Valutare gli insegnanti per premiare i più bravi con accelerazioni della carriera e riconoscimenti nello stipendio è il tema che ultimamente ha focalizzato l’attenzione di molti fuori e dentro la scuola.
Visto che l’innalzamento generalizzato dei salari provocherebbe una vera rivoluzione nel Bilancio dello Stato in tempi in cui si vuole far dimagrire tutta la Pubblica Amministrazione, selezionare alcuni eletti (quanti? come?) sembra essere una buona soluzione per mandare un segnale di interesse verso la scuola, di cambiamento e modernità, di indicazione di una via di scampo in un comparto al collasso.
Se questo è l’assunto, nulla di più facile che affidarsi a metodi di valutazione di assai concreto utilizzo: i risultati delle Prove Invalsi.

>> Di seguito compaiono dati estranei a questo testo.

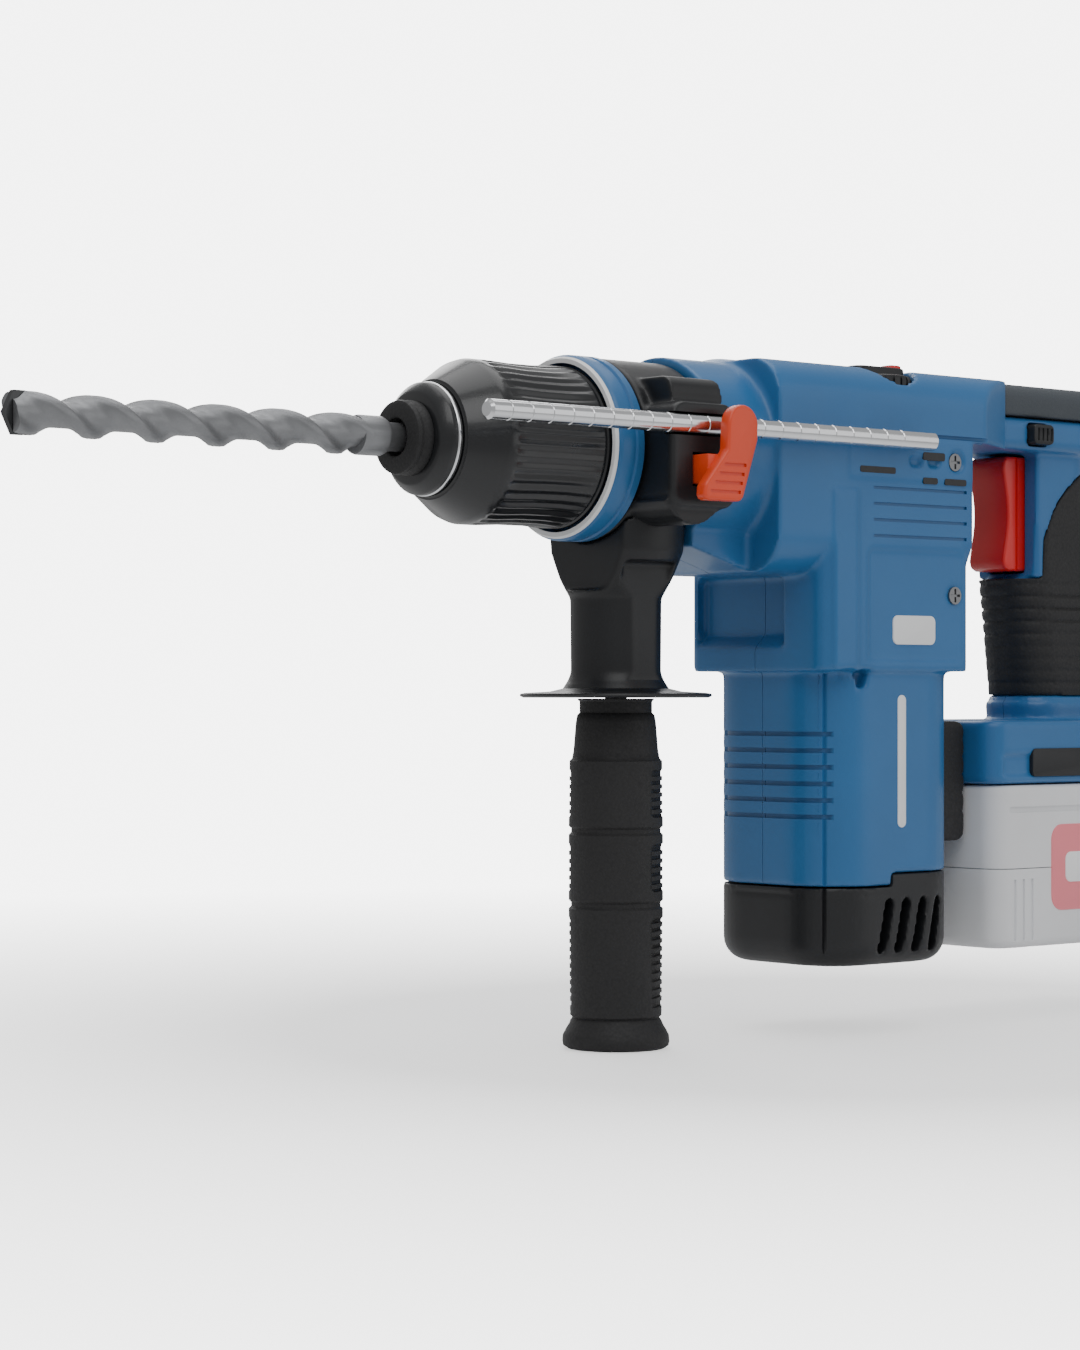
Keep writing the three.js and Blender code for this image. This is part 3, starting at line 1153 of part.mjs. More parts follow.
const housing = groupAt(
  0, 0, 0, ...housingHalves(), ...housingScrews(), motorEndCap(), gearCase().translateZ(SPINDLE_Z),
  collarRing().translateZ(SPINDLE_Z), bearingBulkhead().translateZ(SPINDLE_Z),
);
const spindleLine = groupAt(
  0, 0, SPINDLE_Z, ...spindleBearings(), spindle(), ...lockingBalls(), spindleGear(), clutchSpring(),
  chuckRing(), dustCap(), chuckSleeve(), sleeveSpring(), drillBit(), carbideTip(), impactBolt(),
  striker(), piston(),
);
const counterLine = groupAt(
  0, 0, COUNTER_Z, countershaft(), ...countershaftBearings(), bevelGear(), wobbleRing(),
);
const motor = groupAt(0, 0, 0, rotorShaft(), rotorCore(), coolingFan(), stator(), ...motorBearings());
const rearHandle = groupAt(
  0, 0, 0, ...handleShells(), gripRubber(), topPad(), handleBridge(), trigger(), ...handleInsides(),
  directionSelector(),
);
const modeControl = groupAt(DIAL_X, DIAL_Y, 0, ...modeControls());
const batteryPack = groupAt(0, 0, 0, ...battery());
const sideHandle = groupAt(
  SIDE_HANDLE_X, 0, 0, clampCollar(), handleNeck(), tieBolt(), sideGrip(), depthLockLever(), depthRod(),
);

const rotaryHammer = new THREE.Group();
rotaryHammer.name = 'rotary_hammer';
rotaryHammer.add(
  housing, spindleLine, counterLine, motor, rearHandle, modeControl, batteryPack, sideHandle,
);

export default rotaryHammer;
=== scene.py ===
"""Visual model of a cordless rotary hammer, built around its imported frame.

Every piece is made at its place in the frame, in metres, and rides on the body that carries it.
"""

import json
from math import atan2, cos, pi, radians, sin

import bmesh
import bpy
from bpy.props import FloatProperty, FloatVectorProperty, IntProperty, PointerProperty
from mathutils import Matrix, Vector


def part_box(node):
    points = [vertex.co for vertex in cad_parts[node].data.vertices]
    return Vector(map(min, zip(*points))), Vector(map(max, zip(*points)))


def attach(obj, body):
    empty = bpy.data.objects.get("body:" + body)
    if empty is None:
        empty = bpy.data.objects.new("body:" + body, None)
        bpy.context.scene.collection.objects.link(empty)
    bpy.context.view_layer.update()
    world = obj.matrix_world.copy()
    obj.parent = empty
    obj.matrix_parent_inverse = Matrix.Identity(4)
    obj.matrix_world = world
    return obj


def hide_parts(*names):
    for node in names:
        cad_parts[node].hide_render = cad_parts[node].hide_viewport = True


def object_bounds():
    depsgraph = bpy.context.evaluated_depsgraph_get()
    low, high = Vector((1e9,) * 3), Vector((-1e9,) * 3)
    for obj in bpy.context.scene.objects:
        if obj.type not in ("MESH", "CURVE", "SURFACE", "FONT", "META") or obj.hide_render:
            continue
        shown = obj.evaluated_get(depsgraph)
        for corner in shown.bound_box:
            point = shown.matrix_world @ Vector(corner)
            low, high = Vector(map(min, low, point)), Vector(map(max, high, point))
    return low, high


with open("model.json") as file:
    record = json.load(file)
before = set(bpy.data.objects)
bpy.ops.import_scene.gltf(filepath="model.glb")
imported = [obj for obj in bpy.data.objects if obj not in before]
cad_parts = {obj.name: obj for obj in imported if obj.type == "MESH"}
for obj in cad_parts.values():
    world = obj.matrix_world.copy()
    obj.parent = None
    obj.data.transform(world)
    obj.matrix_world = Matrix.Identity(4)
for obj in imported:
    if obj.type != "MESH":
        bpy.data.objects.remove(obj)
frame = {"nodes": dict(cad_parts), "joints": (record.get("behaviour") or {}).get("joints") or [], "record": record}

bl_info = {
    "name": "Rotary hammer",
    "version": (1, 0, 0),
    "blender": (4, 5, 0),
    "location": "View3D > Sidebar > Hammer",
    "description": "Builds the visible pieces of a cordless rotary hammer around its frame",
    "category": "Object",
}

MM = 0.001
FRAME_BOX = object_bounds()


# ---- Sizes and colours a user would change -------------------------------------------------------

def length(name, description, default):
    return FloatProperty(name=name, description=description, default=default, unit="LENGTH")


def colour(name, description, default):
    return FloatVectorProperty(
        name=name, description=description, default=default, subtype="COLOR", size=3, min=0, max=1,
    )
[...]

Un criterio non solo discutibile ma che escluderebbe a priori l’intero popolo di docenti della scuola dell’infanzia.
Gli insegnanti, professionisti dell’apprendimento, sanno bene che la valutazione finale è l’ultima fase di un processo che inizia con l’analisi della situazione di partenza, prosegue con la definizione degli obiettivi e con la loro verifica, si conclude con la valutazione sia individuale dell’alunno che del processo messo in atto.
Nulla di più sacro nella scuola che, per sua natura, aspira al miglioramento di se stessa e delle proprie performance di fronte alla realtà che evolve.
Il congelamento degli stipendi che già in partenza li pongono al 17esimo posto in una graduatoria di 23 Paesi europei, accompagnato da interventi draconiani su tutti i fronti e che proseguono in modo inesorabile, senza ripensamento alcuno, anzi, inaspriti da una fredda scientificità (taglio organici, FIS, retribuzione dei dirigenti scolastici, soppressione di massa di istituzioni scolastiche, riduzione dei servizi), ha accresciuto lo sconforto degli insegnanti che ora ci si accinge a rimotivare attraverso una competizione banalmente meritocratica. È lo stravolgimento dei principi della docimologia, è il ridurre il lavoro degli insegnanti a una catena di montaggio dove il “pezzo” da costruire è l’alunno.
Solo che, nella scuola, la qualità del “pezzo” in uscita è il prodotto di molti fattori alcuni dei quali del tutto indipendenti dalla bravura di chi li tratta.
Poter fare affidamento su una struttura organizzativa solida e stabile, su una strumentazione aggiornata e funzionale, su norme chiare e certe che non costringano a micidiali acrobazie burocratiche per evitare ricorsi e denunce, su un circuito di attribuzione di responsabilità meno liquido, su una serie di supporti professionali tempestivi e validi, su un sistema di empowerment che ravvivi le risorse umane, con una radicale e culturale inversione di tendenza rispetto all’attuale sistema gerarchico e ai centralismi di tutti i tipi che anche le politiche sindacali hanno contribuito a rafforzare, diffondere e legittimare, rappresentano le variabili di contesto irrinunciabili e il motore di una ripresa in cui i “bravi” insegnanti troverebbero spazio per compiti e azioni orientati all’eccellenza a favore di tutta la scuola.
In un sistema valutativo per punti, bilanciato un forte peso potrebbe, per esempio, essere assegnato a indicatori quali la capacità di lavorare in gruppo, l’apporto dato alla leadership della propria scuola, la capacità di inoltrarsi nel modello riflessivo della professione, la capacità di pensare alla propria scuola secondo un’ottica prospettica che esprima valori, programmi, attenzioni.
La qualità dei risultati risiede in una combinazione di elementi e il processamento delle loro reciproche relazioni produce fattori di conoscenza e modelli di funzionamento, rigenera talenti e potenziale formativo.
Il problema della qualità dell’istruzione (non è di questo che stiamo parlando?) implica una concezione dinamica delle procedure d’azione, delle relazioni, del ruolo degli attori, in cui l’agire formativo non è il regno esclusivo della razionalità tecnica governato da soggetti esterni in grado di misurare ma non di valutare.
Come si intenda procedere è, invece, piuttosto oscuro. Si intuisce solo che si va nel senso di una restaurazione dello status quo ante autonomia che è proprio la condizione che ha permesso alla scuola di sopravvivere nella tempesta che l’ha colpita e attraversata.